Есть у нас родственница, которую в советские годы назвали бы сектанткой. Адепты этой нетрадиционнойрелигии не жалуют СМИ, но ей как-то понадобился телевизор, чтобы слушать и смотреть чьи-то проповеди.
У нас как раз был свободный телеприёмник среднего размера с кинескопом: ранее мы его держали на кухне, но он занимал на столе слишком много места, и пришлось купить вместо него такой же небольшой, но плоский, а этот перекочевал на холодильник, где просто занимал место. И вот когда Людмила обратилась со своей просьбой, мы с радостью согласились ей помочь.
Единственная трудность была заключалась в логистике, поскольку ни у нас, ни у Людмилы нет транспорта. Зато у Люды имеется сын, который часто заезжает к матери на своей иномарке. Заскочив к нам, он взял телевизор и завёз его матери в её отсутствие – поднял на лифте на пятый этаж и оставил на диване.
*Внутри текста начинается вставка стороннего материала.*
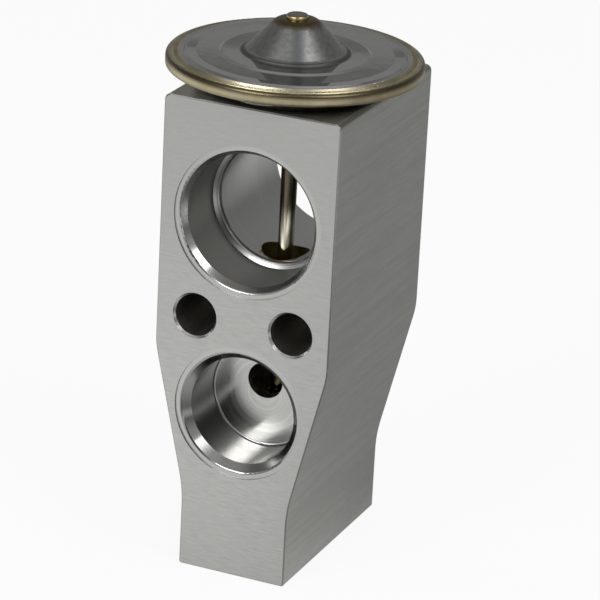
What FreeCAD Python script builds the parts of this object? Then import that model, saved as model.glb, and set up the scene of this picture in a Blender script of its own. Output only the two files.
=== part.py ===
# Block-type thermal expansion valve: an extruded aluminium block with four ports, a disc-shaped
# power head on top, and the rod, ball, spring and adjusting screw of the valve inside it.
import FreeCAD, Part
import math
import os

from FreeCAD import Vector

# Sizes are in millimetres. The solids are drawn about the vertical valve axis with the foot at
# z = 0, the front towards -Y, and moved to the mounting datum when they are written.

# Block, cut from an extruded bar whose section is seen from the front
block_width = 30.0
block_height = 79.3
block_depth = 36.8
axis_to_front = 15.8
foot_width = 18.6
foot_straight = 13.2
shoulder_height = 37.4
shoulder_round = 14.0
foot_bend_round = 24.0
corner_round = 1.0
foot_corner_round = 0.4
edge_break = 0.2

# Suction passage, straight through the upper half, with a counterbore at each end; the back one
# is drilled slightly lower
suction_height = 60.56
suction_back_drop = 0.45
passage_radius = 9.9
passage_round = 0.8
suction_bore = 10.95
suction_bore_depth = 10.8
suction_lead_depth = 1.45
suction_mouth = 11.75
suction_spotface = 12.64

# Outlet port in the front face, to the evaporator
outlet_height = 28.25
outlet_bore = 9.0
outlet_bore_depth = 10.1
outlet_lead_depth = 1.6
outlet_mouth = 10.2
outlet_spotface = 11.17
outlet_hole = 3.05
outlet_hole_height = 30.4

# Inlet port in the back face, from the liquid line
inlet_height = 23.4
inlet_bore = 7.4
inlet_bore_depth = 9.5
inlet_lead_depth = 1.5
inlet_mouth = 8.5
inlet_spotface = 9.4
inlet_hole = 2.9
inlet_hole_height = 19.6

# What the four port mouths share
spotface_depth = 0.25
lip_round = 0.5
floor_round = 0.3
port_floor_slope = math.radians(2.0)
counterbore_slope = math.radians(30.0)

# Mounting bolt holes, and the tapped hole for the pipe clamp between them at the back
bolt_radius = 3.5
bolt_spacing = 16.6
bolt_height = 43.4
bolt_chamfer = 0.35
clamp_hole = 2.5
clamp_hole_depth = 12.0
clamp_chamfer = 0.5
drill_point = math.radians(31.0)

# How far the cutting tools run past the faces
overshoot = 1.0

# Clearances between pieces
running_gap = 0.04
seat_gap = 0.03
bonded_gap = 0.01
thread_gap = 0.05

# Push rod, and the seal that it slides through below the suction passage
rod_radius = 1.325
rod_chamfer = 0.3
pocket_radius = 3.9
gland_radius = 3.2
gland_floor = 42.6
backing_thickness = 0.6
retainer_thickness = 0.35
retainer_dish = 0.7
retainer_teeth = 8
retainer_slot = 0.6
retainer_slot_depth = 1.0

# Valve seat, ball and ball carrier
outlet_chamber = 3.0
outlet_chamber_top = 33.6
seat_top = 27.0
seat_length = 3.0
seat_radius = 4.0
orifice_radius = 2.1
seat_cone_height = 0.8
ball_radius = 3.175
carrier_cup_radius = 3.4
carrier_cup_rim = 2.3
carrier_flange_radius = 4.4
carrier_flange = 1.1
carrier_flange_gap = 0.45
carrier_spigot_radius = 2.3
carrier_spigot = 3.4
valve_lift = 0.8

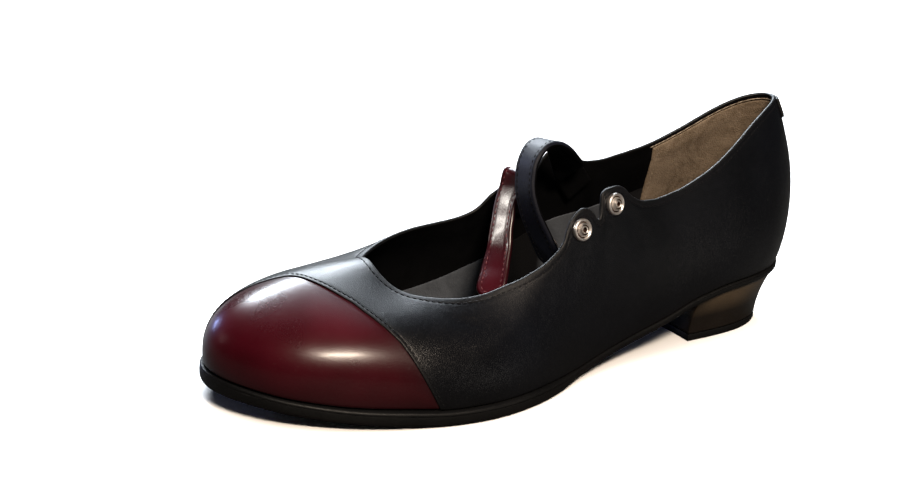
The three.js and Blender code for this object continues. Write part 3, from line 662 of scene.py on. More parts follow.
def makeSoleResin():
    # Matt moulded sole with a fine mill grain and shallow bands across its underside.
    material, tree, shader = newMaterial("soleResin", coat_weight=0.0, specular_ior_level=0.2)
    coords = objectCoords(tree)
    speck = addTexture(tree, coords, "Noise", {"Scale": 900.0, "Detail": 3.0})
    cloud = addTexture(tree, coords, "Noise", {"Scale": 45.0, "Detail": 4.0})
    tread = addTexture(tree, coords, "Wave", {"Scale": 60.0, "Distortion": 1.5, "Detail": 0.0},
                       wave_type="BANDS", bands_direction="X")
    scuff = placeGroup(tree, scuffGroup, coords, scale=120.0, amount=0.5)
    colour = mixColours(tree, rangeNode(tree, cloud.outputs[0], 0.3, 0.7), (0.0016, 0.0016, 0.0018),
                        (0.0036, 0.0035, 0.0035))
    colour = mixColours(tree, scuff.outputs["Mask"], colour, (0.014, 0.0135, 0.013))
    tree.links.new(colour, shader.inputs["Base Color"])
    tree.links.new(rangeNode(tree, speck.outputs[0], 0.3, 0.7, 0.42, 0.6), shader.inputs["Roughness"])
    facing = addNode(tree, "ShaderNodeNewGeometry")
    split = addNode(tree, "ShaderNodeSeparateXYZ")
    tree.links.new(facing.outputs["Normal"], split.inputs[0])
    below = rangeNode(tree, split.outputs["Z"], -0.7, -0.95)
    ribDepth = 6.0        # against the speck's
    ribs = mathNode(tree, "MULTIPLY", mathNode(tree, "MULTIPLY", tread.outputs[1], below), ribDepth)
    addBump(tree, shader, mathNode(tree, "ADD", speck.outputs[0], ribs), 0.00008)
    return material


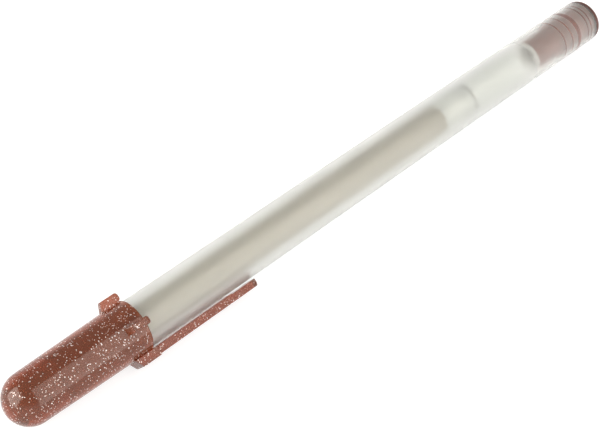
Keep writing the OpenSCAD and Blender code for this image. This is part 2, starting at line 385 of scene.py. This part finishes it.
def make_refill():
    """The ink tube, the holder pushed into its front end, and the ink."""
    tube_start, tube_end, tube_r = span("ink_tube")
    bore = span("ink")[2]
    tube = turned("ink_tube", rounded([
        (tube_start, bore, 0.08), (tube_start, tube_r, 0.12), (tube_end, tube_r, 0.12),
        (tube_end, bore, 0.08)]), ring=True)
    stand_for("ink_tube", tube, "clear_tube", clear_tube())

    start, front, _ = span("tip_holder")
    spigot_r, body_r, tip_r, ink_hole_r = bore - HAIR, 1.7, 1.15, 0.95
    collar_x, body_x, tip_rear = tube_end + HAIR, tube_end + 1.5, barrel_front - 1
    holder = turned("tip_holder", rounded([
        (start, ink_hole_r, 0.15), (start, spigot_r, 0.3), (collar_x, spigot_r, 0.03),
        (collar_x, tube_r, 0.12), (body_x, tube_r, 0.4), (body_x, body_r, 0.25),
        (front, body_r, 0.25), (front, tip_r, 0.05), (tip_rear, tip_r, 0.03),
        (tip_rear, ink_hole_r, 0.03)]), ring=True)
    stand_for("tip_holder", holder, "natural_plastic", natural_plastic("holder_plastic"))

    ink_start, ink_end, _ = span("ink")
    wet = bore + WETTING
    ink = turned("ink", [(ink_start, 0), (ink_start, wet), (ink_end - HAIR, wet), (ink_end - HAIR, 0)])
    stand_for("ink", ink, "ink_gel", ink_gel())
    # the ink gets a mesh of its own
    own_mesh(ink)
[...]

Так завершился первый акт этой комедии.
Второй акт начался, когда Людмила вернулась домой. У нас дома раздался звонок:
– А что это у вас за телевизор такой – без экрана?
– Что значит без экрана, как же мы его мы его смотрели много лет!
– Нет тут никакого экрана, нет, я его вертела со всех сторон – экрана нет! Есть сбоку какая –то фуська, но это не экран! Я никак не мог взять в толк, в чём дело. Мне представился пустой корпус телевизора, из которого каким-то образом вытряхнули кинескоп, ну и где же он? Короче говоря, мы друг друга не поняли и прекратили разговор.
Третий акт состоялся, когда Людмила призвала на помощь сына. Тот, приехав, моментально поставил  аппарат на стол в обычное положение, отчитав непонятливую мать.Оказалось, что первоначально телевизор был просто положен на диван вниз «лицом», а Люся никак не могла догадаться, что у «ящика» кроме пяти видимых, есть ещё и шестая сторона, обращённая вниз!
 Та самая «фуська» оказалась просто ножкой, необходимой для устойчивости аппарата. Кто же мог представить, до чего может довести человека приверженность нетрадиционным религиозным течениям!